• _To be done_:
Give back the lines exactly, from the first one to the line with "SHARPEST_SMOOTH_EDGE = math.radians(50)", both ends included.
*****
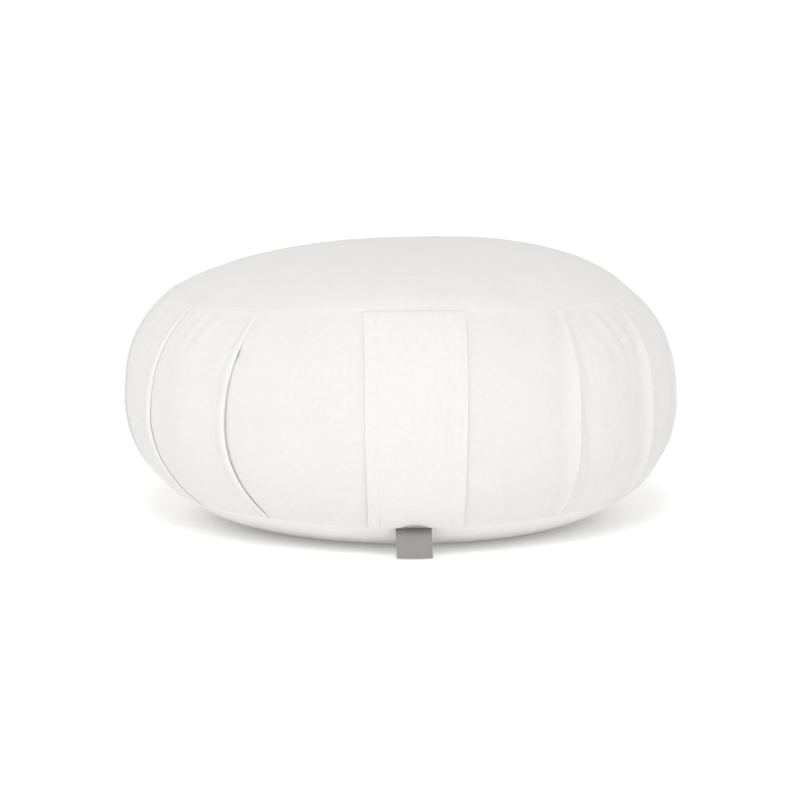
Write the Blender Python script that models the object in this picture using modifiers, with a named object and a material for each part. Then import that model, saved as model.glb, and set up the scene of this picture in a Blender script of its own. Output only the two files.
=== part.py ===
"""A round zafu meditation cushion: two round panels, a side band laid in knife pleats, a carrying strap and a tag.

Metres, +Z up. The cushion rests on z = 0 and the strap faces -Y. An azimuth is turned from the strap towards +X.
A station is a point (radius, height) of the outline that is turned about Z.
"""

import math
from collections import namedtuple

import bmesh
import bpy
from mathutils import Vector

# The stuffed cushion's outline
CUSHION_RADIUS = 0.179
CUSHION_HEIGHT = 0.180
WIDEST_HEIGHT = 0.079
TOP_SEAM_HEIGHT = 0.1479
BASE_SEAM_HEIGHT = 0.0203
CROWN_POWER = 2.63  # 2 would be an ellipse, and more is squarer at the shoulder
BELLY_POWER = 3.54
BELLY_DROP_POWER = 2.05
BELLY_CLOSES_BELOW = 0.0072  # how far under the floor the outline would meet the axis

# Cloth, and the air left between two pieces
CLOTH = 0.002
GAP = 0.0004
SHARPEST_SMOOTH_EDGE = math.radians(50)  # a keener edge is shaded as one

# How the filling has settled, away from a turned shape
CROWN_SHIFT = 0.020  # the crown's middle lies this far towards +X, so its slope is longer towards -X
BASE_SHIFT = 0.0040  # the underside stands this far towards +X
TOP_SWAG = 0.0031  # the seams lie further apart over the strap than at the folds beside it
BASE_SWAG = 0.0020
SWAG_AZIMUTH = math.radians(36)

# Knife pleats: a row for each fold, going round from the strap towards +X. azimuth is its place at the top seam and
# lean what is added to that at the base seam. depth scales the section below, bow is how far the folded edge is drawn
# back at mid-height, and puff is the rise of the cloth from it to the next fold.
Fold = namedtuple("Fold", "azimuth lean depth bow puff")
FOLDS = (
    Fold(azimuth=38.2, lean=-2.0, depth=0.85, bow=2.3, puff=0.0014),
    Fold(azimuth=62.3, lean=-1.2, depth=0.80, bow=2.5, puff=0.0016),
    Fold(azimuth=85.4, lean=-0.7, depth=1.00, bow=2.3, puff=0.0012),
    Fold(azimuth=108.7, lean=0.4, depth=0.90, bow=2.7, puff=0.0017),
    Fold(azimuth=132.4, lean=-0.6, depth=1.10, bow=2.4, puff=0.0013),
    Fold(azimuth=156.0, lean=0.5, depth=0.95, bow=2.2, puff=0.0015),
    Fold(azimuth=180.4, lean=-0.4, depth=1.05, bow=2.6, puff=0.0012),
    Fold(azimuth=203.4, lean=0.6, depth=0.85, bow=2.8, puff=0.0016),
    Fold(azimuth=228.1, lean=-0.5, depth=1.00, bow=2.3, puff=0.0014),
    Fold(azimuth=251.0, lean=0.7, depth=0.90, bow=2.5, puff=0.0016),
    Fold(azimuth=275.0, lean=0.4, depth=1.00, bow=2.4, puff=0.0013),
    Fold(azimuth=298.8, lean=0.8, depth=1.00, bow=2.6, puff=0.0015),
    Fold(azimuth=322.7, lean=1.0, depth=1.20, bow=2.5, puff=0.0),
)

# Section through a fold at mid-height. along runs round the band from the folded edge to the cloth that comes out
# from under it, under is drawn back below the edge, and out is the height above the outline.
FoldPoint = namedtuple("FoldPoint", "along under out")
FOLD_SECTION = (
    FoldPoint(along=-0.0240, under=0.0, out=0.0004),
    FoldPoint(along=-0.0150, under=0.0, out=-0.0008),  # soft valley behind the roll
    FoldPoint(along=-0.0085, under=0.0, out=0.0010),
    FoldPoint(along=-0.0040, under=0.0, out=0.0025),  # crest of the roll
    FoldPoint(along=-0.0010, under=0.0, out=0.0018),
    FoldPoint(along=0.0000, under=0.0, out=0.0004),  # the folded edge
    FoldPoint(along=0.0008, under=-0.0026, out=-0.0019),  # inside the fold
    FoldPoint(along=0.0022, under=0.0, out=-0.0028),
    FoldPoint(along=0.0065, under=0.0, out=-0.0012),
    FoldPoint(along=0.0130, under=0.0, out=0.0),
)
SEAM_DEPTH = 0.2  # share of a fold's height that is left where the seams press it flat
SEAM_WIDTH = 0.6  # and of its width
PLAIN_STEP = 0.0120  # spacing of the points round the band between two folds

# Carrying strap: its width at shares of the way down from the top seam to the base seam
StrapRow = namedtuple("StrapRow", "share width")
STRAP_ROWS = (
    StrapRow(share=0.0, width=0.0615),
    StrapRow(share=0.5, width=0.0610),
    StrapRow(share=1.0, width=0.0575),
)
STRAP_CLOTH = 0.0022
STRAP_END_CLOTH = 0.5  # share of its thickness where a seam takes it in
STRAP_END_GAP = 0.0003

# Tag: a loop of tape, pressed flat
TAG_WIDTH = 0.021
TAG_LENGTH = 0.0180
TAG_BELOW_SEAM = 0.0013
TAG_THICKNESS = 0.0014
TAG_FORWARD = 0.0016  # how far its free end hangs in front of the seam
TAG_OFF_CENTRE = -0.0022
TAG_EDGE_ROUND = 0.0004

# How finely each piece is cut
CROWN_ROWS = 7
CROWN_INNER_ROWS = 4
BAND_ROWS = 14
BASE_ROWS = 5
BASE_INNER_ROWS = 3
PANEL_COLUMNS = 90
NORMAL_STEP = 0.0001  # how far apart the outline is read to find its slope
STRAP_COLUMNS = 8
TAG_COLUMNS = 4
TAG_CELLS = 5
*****
• _Output of the exercise_:
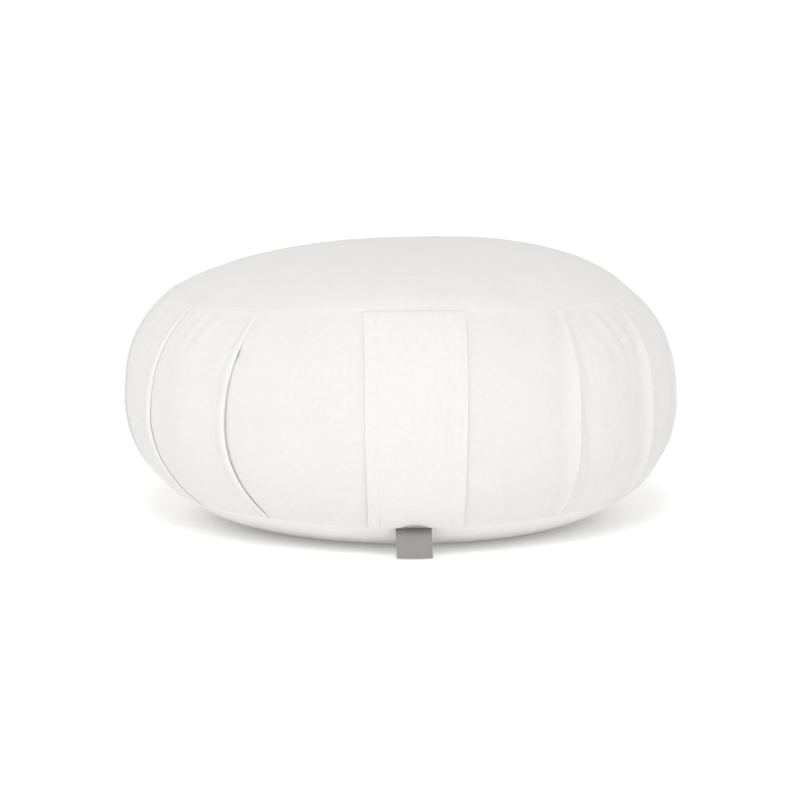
Write the Blender Python script that models the object in this picture using modifiers, with a named object and a material for each part. Then import that model, saved as model.glb, and set up the scene of this picture in a Blender script of its own. Output only the two files.
=== part.py ===
"""A round zafu meditation cushion: two round panels, a side band laid in knife pleats, a carrying strap and a tag.

Metres, +Z up. The cushion rests on z = 0 and the strap faces -Y. An azimuth is turned from the strap towards +X.
A station is a point (radius, height) of the outline that is turned about Z.
"""

import math
from collections import namedtuple

import bmesh
import bpy
from mathutils import Vector

# The stuffed cushion's outline
CUSHION_RADIUS = 0.179
CUSHION_HEIGHT = 0.180
WIDEST_HEIGHT = 0.079
TOP_SEAM_HEIGHT = 0.1479
BASE_SEAM_HEIGHT = 0.0203
CROWN_POWER = 2.63  # 2 would be an ellipse, and more is squarer at the shoulder
BELLY_POWER = 3.54
BELLY_DROP_POWER = 2.05
BELLY_CLOSES_BELOW = 0.0072  # how far under the floor the outline would meet the axis

# Cloth, and the air left between two pieces
CLOTH = 0.002
GAP = 0.0004
SHARPEST_SMOOTH_EDGE = math.radians(50)  # a keener edge is shaded as one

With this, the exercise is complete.